Alla sedicesima edizione del Festival del Cinema di Roma è stata presentata una delle pellicole più belle ed interessanti degli ultimi anni: “Red Rocket“, girata in sedici millimetri e presentata alla settantaquattresima edizione del Festival Cannes. Il regista Sean Baker, ha raccontato attraverso la macchina da presa un’America depressa, mettendo in luce quanto gli Stati Uniti, siano un paese per ricchi che non fa sconti a nessuno, la cui normalità non ha a che fare con gli hotel di lusso di Manhattan, ma con una popolazione che stenta a sopravvivere, con pochissima assistenza da parte di uno stato costruito esclusivamente per i predatori.
La trama si districa tra le sfortunate vicende di suitcase pimp, un uomo che nell’industria del sesso si mantiene attraverso relazioni sentimentali e professionali con delle pornoattrici. A quasi quarant’anni, il fallito attore porno Mikey Saber, interpretato dal un magnifico Simon Rex, è costretto a lasciare Los Angeles senza un quattrino, per tornare nella tanto disprezzata città di Texas City.

Tornato a casa dell’ex moglie e della suocera tossicodipendenti, dove non è particolarmente ben voluto, si mette a vendere erba, per cercare di racimolare denaro con il quale poter ritornare a LA. Un giorno incontra una ragazza di diciassette anni, che lavora al Donut Hole, soprannominata Strawberry, con la quale intraprende una relazione clandestina.

Da subito Mikey nota una predisposizione della ragazza per il mondo del Porno vedendola come la sua “gallina dalle uova d’oro”. Si finge dunque un agente importante, che vive in una casa di lusso, facendole credere di poter farle cambiare vita, diventando chiaramente il suo “protettore”. Il problema è che aveva ricominciato ad intrattenere una relazione sessuale con la sua ex moglie, la quale non intende accettare un secondo rifiuto, tanto da far precipitare Mikey, in un baratro senza ritorno.

Lo scenario che Sean mostra, con un forte senso dello humor è disastroso. È un mondo in cui le persone vivono in case di cartone, completamente abbandonate al proprio destino ed alle droghe, che sono l’unico escamotage per sopperire alla bruttezza e alla noia di città in cui non c’è niente di bello. Non c’è senso di appartenenza e non c’è compassione. Tutti i personaggi sono profondamente soli: sociopatici che arrancano per rimanere in vita, contro un sistema che fagocita tutto e tutti.
Il panorama presentato è quello di una popolazione completamente non formata e disinteressata alla cultura. Non vengono mostrati i divi di Hollywood, con i loro volti da migliaia di euro di chirurgia, ma esseri umani rovinati e stanchi, che mangiano cibo spazzatura e il cui l’unico momento “bello del mese”, è magiare dei Donuts, in un orribile bar di strada. La regia è grandiosa, i sedici millimetri scavano nelle emozioni degli attori, che sono tutti perfettamente scelti e diretti. A livello tecnico è bellissimo vedere quanto siano stati usati i piani totali e i piani sequenza. Il fattore più interessante è l’utilizzo di una sagace ironia all’interno di una tragedia, proprio perché essendo già l’ambiente profondamente tragico, arriva ancora di più senza enfatizzarlo ma al contrario, alleggerendolo.
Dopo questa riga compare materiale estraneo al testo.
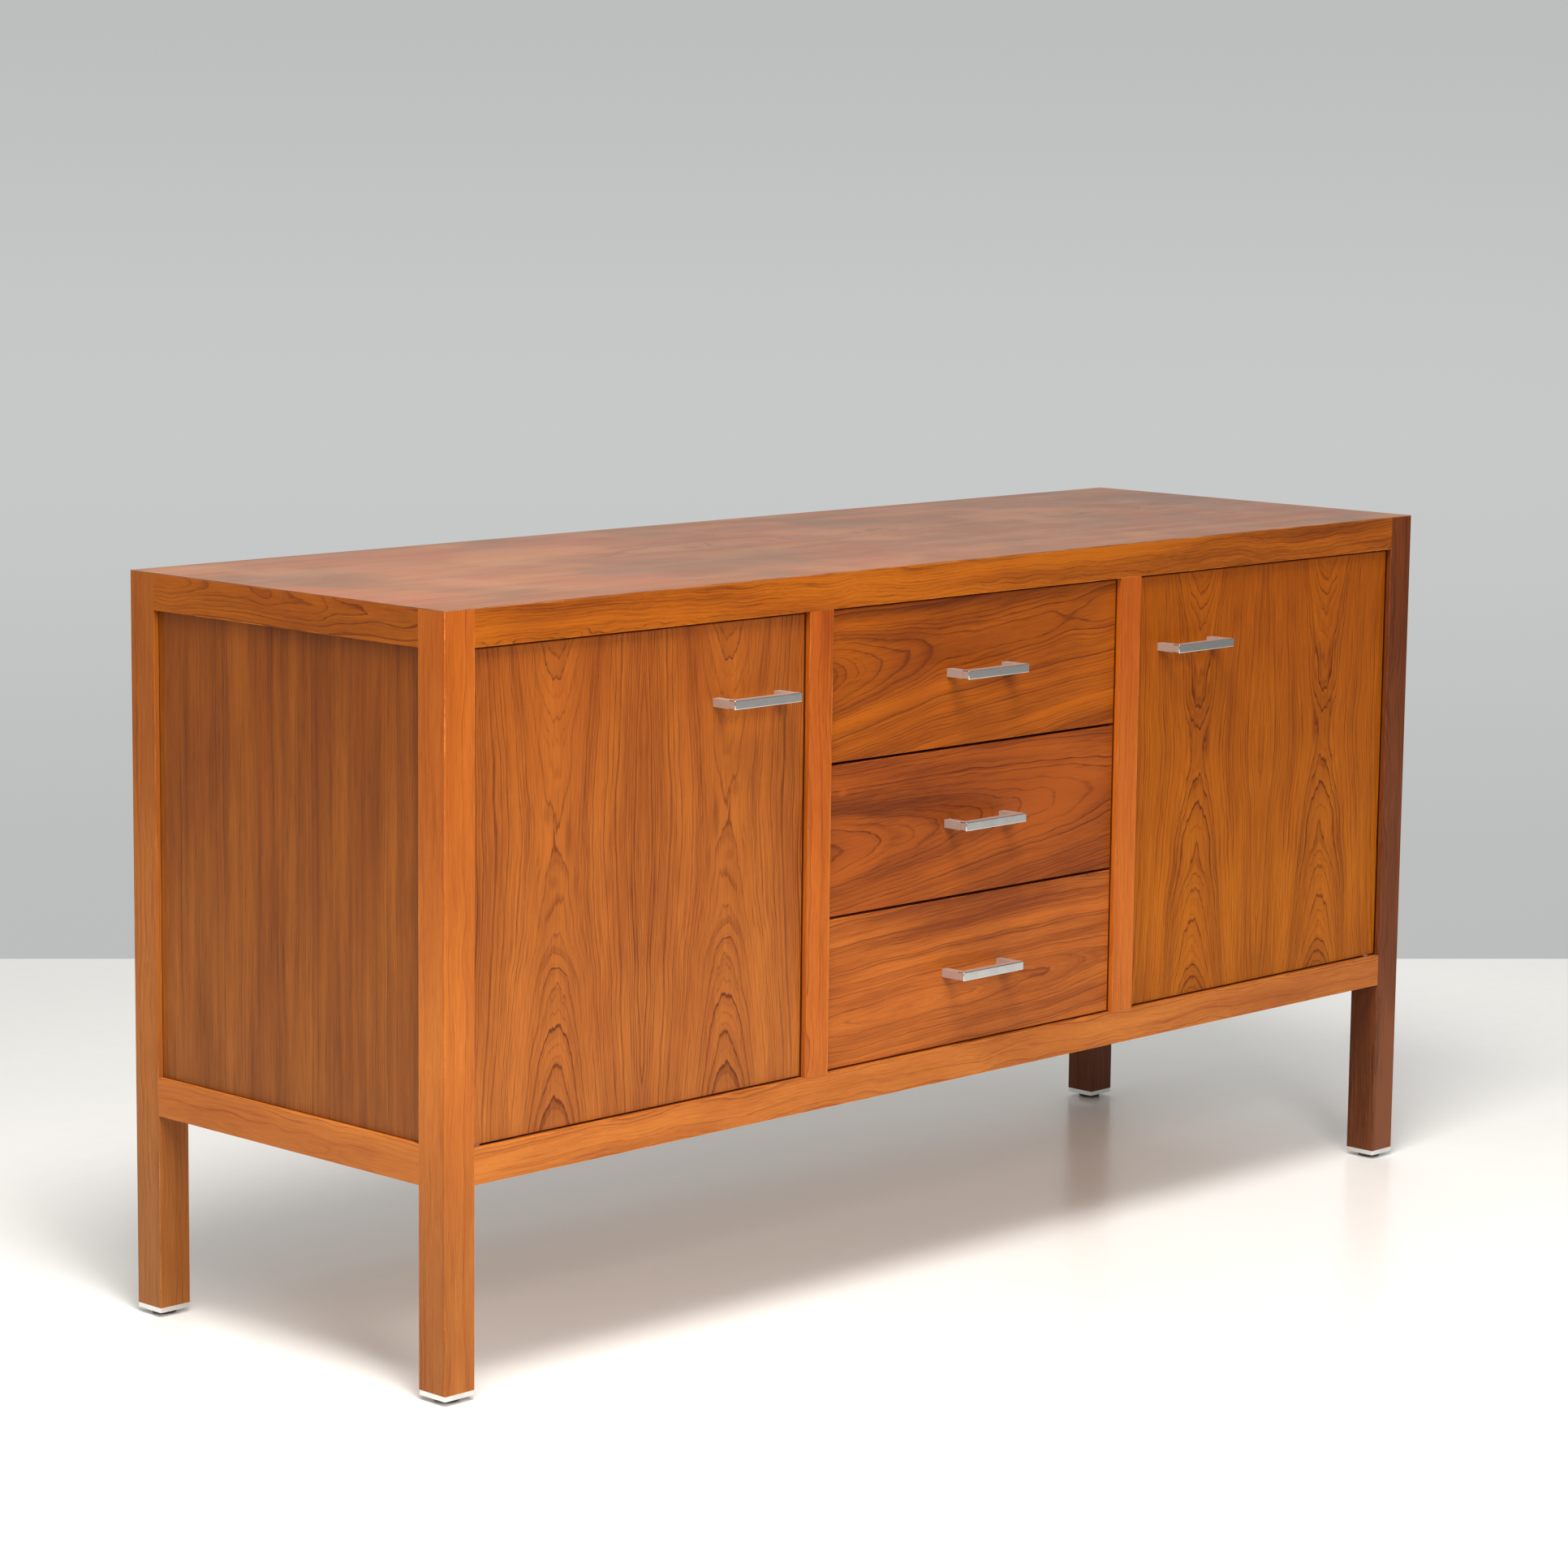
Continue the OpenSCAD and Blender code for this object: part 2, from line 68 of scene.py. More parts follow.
@dataclass
class Tone:
    """The colours of one kind of wood: its pale early wood, its dark late wood and a redder flush."""

    light: tuple
    dark: tuple
    flush: tuple
    roughness: float = 0.36
    specular: float = 0.15


POST_TONE = Tone((0.54, 0.164, 0.024), (0.25, 0.055, 0.007), (0.42, 0.100, 0.012))
BACK_POST_TONE = Tone((0.44, 0.145, 0.025), (0.19, 0.048, 0.008), (0.34, 0.088, 0.013))
MULLION_TONE = Tone((0.53, 0.142, 0.017), (0.24, 0.046, 0.005), (0.41, 0.084, 0.008))
DARK_POST_TONE = Tone((0.18, 0.050, 0.015), (0.07, 0.017, 0.005), (0.14, 0.032, 0.009))
FRONT_RIGHT_TONE = Tone((0.24, 0.066, 0.018), (0.07, 0.016, 0.004), (0.18, 0.042, 0.010))
RAIL_TONE = Tone((0.46, 0.140, 0.008), (0.15, 0.034, 0.002), (0.36, 0.080, 0.004))
LEFT_DOOR_TONE = Tone((0.43, 0.128, 0.019), (0.115, 0.023, 0.0035), (0.27, 0.054, 0.008))
RIGHT_DOOR_TONE = Tone((0.44, 0.121, 0.0045), (0.125, 0.024, 0.001), (0.29, 0.059, 0.002), 0.36, 0.10)
UPPER_TONE = Tone((0.44, 0.116, 0.004), (0.13, 0.026, 0.001), (0.30, 0.060, 0.002))
MIDDLE_TONE = Tone((0.36, 0.084, 0.008), (0.10, 0.018, 0.002), (0.23, 0.040, 0.004))
LOWER_TONE = Tone((0.48, 0.130, 0.016), (0.155, 0.031, 0.004), (0.34, 0.068, 0.008))
SIDE_TONE = Tone((0.325, 0.097, 0.013), (0.10, 0.026, 0.004), (0.22, 0.053, 0.007))
TOP_TONE = Tone((0.37, 0.160, 0.072), (0.14, 0.046, 0.020), (0.30, 0.095, 0.040), 0.30, 0.32)
INNER_TONE = Tone((0.56, 0.30, 0.13), (0.34, 0.16, 0.060), (0.52, 0.25, 0.10), 0.55, 0.3)
BOX_TONE = Tone((0.70, 0.48, 0.26), (0.46, 0.27, 0.12), (0.66, 0.42, 0.22), 0.55, 0.3)
RUNNER_TONE = Tone((0.62, 0.40, 0.20), (0.40, 0.22, 0.095), (0.58, 0.34, 0.16), 0.42, 0.4)

# ---------------------------------------------------------------- ageing of the wood, with painted shade and highlights

STAIN_GREY = (0.18, 0.085, 0.050)
STAIN_RED = (0.36, 0.095, 0.040)
STAIN_PALE = (0.42, 0.185, 0.095)

# Patches on the top: size in millimetres, place in the noise, share of the stain, noise at edge and core.
STAINS = (
    (190.0, 3.0, 1.0, (-0.02, 0.30), STAIN_GREY),
    (230.0, 7.0, 0.8, (0.00, 0.30), STAIN_RED),
    (150.0, 9.0, 0.7, (0.05, 0.35), STAIN_PALE),
)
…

Una menzione va sicuramente fatta alla bravura di Simon Rex, nei panni di Mikey Saber. Rex è riuscito a calarsi profondamente nel personaggio, è istrionico e allo stesso freddo e calcolatore. Un carattere che non conosce la pietà, che usa le persone a proprio piacimento senza alcun rimorso. Non ama nessuno se non sé stesso e disprezza chi lo ama nel momento che non gli è più utile. Riesce con il corpo e gli occhi a raccontare anche nei momenti di silenzio, senza mai perdere di credibilità.

Altro carattere perfettamente riuscito è quello di Lexi, interpretato da Bree Elrod. La bravura di questa meravigliosa attrice si unisce ad un volto, che può far pensare che di queste battaglie ne abbia vissute abbastanza. Ha una sensibilità particolare e un sapiente utilizzo dello strumento vocale. È sempre perfettamente dentro, a tratti con la giusta indifferenza per poi passare subito ad un abisso di disperazione e tristezza.
Un film dunque molto carico di significato, assolutamente da vedere, che trafigge gli animi degli spettatori, soprattutto per noi Europei, che spesso abbiamo una visione distorta degli Stati Uniti, come la terra delle grandi opportunità. Chi vedrà questo capolavoro capirà.